Requirements: Pull out of the data below the stretch of lines bounded by the one containing "end at Y = 0" and the one containing "imported = [obj", both bounds included, unchanged.

—————

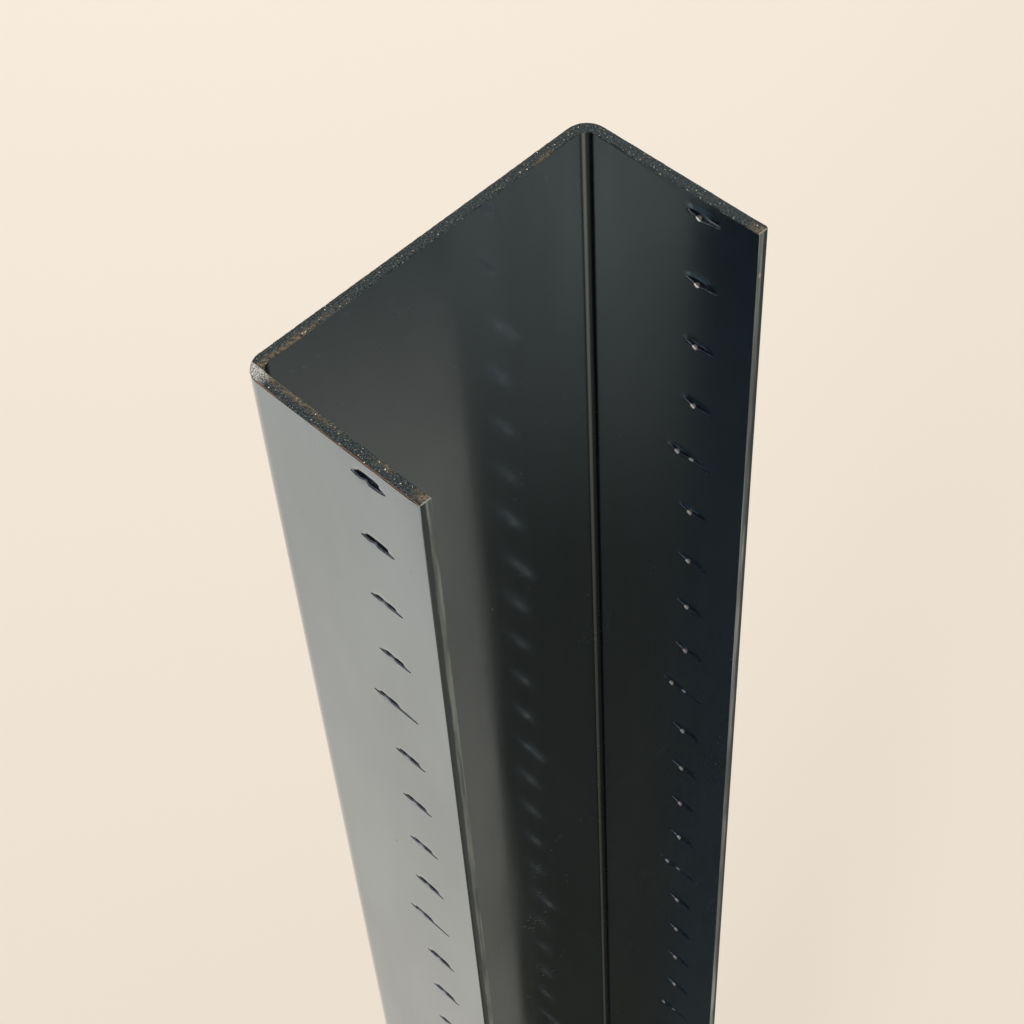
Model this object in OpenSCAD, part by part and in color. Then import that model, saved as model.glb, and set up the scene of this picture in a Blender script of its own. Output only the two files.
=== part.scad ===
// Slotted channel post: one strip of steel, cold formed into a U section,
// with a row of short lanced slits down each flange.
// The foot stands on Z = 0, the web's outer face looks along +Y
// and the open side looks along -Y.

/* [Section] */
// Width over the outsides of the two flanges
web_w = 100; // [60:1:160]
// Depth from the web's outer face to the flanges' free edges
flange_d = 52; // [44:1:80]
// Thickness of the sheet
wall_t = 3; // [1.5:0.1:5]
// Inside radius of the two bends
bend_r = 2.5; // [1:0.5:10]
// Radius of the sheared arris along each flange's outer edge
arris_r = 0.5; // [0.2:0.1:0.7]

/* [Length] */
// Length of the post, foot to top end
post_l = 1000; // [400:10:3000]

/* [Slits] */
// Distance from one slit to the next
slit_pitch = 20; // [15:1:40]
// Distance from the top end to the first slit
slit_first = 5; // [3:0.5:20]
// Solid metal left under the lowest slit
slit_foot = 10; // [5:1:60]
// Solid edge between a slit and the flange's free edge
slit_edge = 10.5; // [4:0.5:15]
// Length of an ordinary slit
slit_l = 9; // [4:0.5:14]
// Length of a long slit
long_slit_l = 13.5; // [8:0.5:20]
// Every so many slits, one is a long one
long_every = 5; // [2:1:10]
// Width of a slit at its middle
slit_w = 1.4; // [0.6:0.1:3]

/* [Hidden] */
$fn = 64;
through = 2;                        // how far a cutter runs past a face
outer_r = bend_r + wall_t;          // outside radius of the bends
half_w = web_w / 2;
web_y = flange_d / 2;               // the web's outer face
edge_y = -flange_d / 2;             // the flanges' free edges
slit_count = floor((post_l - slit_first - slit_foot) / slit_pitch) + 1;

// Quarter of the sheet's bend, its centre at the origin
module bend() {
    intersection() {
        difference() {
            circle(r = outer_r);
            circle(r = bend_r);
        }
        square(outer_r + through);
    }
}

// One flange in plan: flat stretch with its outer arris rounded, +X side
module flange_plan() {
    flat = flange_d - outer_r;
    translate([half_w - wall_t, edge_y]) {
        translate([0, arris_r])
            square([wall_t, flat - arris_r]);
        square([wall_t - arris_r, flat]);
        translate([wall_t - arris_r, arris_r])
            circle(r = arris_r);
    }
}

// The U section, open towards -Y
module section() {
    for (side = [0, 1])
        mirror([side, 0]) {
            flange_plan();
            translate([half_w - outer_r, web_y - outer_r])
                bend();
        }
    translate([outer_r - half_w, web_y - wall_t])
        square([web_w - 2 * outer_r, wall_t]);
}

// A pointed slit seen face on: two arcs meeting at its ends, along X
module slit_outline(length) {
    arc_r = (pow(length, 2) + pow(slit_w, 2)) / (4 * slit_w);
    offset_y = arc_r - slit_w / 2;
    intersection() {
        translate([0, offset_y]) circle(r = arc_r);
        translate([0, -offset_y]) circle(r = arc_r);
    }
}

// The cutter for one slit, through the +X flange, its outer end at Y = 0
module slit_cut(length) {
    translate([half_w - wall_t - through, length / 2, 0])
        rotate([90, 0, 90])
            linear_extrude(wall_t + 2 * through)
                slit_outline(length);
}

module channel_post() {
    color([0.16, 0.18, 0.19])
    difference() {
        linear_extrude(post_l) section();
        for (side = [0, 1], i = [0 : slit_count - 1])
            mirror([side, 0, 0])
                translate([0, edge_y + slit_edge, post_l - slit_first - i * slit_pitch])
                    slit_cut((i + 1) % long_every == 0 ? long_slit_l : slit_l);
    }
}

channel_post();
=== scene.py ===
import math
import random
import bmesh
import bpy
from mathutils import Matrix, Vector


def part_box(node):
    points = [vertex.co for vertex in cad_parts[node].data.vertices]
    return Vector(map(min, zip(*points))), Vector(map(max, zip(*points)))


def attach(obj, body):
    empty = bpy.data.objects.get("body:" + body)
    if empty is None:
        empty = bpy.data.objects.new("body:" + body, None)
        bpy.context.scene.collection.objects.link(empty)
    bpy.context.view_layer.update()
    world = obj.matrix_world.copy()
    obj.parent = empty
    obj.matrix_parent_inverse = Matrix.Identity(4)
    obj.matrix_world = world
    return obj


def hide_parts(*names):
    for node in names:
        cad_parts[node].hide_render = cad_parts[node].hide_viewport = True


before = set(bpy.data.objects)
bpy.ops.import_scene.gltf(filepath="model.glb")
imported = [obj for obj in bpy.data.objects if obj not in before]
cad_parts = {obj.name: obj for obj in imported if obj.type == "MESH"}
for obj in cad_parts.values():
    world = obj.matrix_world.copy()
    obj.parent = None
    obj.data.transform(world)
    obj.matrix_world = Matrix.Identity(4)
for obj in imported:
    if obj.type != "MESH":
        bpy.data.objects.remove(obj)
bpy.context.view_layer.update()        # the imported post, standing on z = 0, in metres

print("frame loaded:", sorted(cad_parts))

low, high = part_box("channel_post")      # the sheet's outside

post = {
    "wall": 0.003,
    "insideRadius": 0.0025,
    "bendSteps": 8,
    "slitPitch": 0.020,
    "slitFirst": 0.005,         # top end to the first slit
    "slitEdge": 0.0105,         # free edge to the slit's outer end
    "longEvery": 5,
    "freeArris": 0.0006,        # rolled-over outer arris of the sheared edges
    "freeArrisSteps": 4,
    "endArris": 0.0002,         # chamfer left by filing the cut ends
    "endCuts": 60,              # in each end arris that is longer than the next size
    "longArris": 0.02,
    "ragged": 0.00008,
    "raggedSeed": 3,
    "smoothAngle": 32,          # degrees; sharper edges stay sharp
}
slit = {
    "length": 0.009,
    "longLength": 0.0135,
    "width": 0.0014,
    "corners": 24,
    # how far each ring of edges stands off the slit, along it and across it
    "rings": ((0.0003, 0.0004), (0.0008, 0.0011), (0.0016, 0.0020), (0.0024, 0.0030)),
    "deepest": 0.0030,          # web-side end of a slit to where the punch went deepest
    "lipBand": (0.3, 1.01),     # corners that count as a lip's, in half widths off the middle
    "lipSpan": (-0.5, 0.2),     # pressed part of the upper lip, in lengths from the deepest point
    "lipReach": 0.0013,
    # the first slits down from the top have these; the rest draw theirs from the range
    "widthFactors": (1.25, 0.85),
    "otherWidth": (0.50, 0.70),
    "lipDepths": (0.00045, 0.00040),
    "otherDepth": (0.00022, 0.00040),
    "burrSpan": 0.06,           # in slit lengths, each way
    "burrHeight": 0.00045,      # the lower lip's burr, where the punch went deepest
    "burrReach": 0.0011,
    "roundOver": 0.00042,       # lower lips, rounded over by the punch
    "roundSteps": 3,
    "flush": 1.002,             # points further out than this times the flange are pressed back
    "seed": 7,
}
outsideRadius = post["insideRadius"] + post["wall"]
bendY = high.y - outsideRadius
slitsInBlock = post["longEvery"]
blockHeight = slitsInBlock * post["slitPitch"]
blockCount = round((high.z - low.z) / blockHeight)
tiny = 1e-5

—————

Response:
// The cutter for one slit, through the +X flange, its outer end at Y = 0
module slit_cut(length) {
    translate([half_w - wall_t - through, length / 2, 0])
        rotate([90, 0, 90])
            linear_extrude(wall_t + 2 * through)
                slit_outline(length);
}

module channel_post() {
    color([0.16, 0.18, 0.19])
    difference() {
        linear_extrude(post_l) section();
        for (side = [0, 1], i = [0 : slit_count - 1])
            mirror([side, 0, 0])
                translate([0, edge_y + slit_edge, post_l - slit_first - i * slit_pitch])
                    slit_cut((i + 1) % long_every == 0 ? long_slit_l : slit_l);
    }
}

channel_post();
=== scene.py ===
import math
import random
import bmesh
import bpy
from mathutils import Matrix, Vector


def part_box(node):
    points = [vertex.co for vertex in cad_parts[node].data.vertices]
    return Vector(map(min, zip(*points))), Vector(map(max, zip(*points)))


def attach(obj, body):
    empty = bpy.data.objects.get("body:" + body)
    if empty is None:
        empty = bpy.data.objects.new("body:" + body, None)
        bpy.context.scene.collection.objects.link(empty)
    bpy.context.view_layer.update()
    world = obj.matrix_world.copy()
    obj.parent = empty
    obj.matrix_parent_inverse = Matrix.Identity(4)
    obj.matrix_world = world
    return obj


def hide_parts(*names):
    for node in names:
        cad_parts[node].hide_render = cad_parts[node].hide_viewport = True


before = set(bpy.data.objects)
bpy.ops.import_scene.gltf(filepath="model.glb")
imported = [obj for obj in bpy.data.objects if obj not in before]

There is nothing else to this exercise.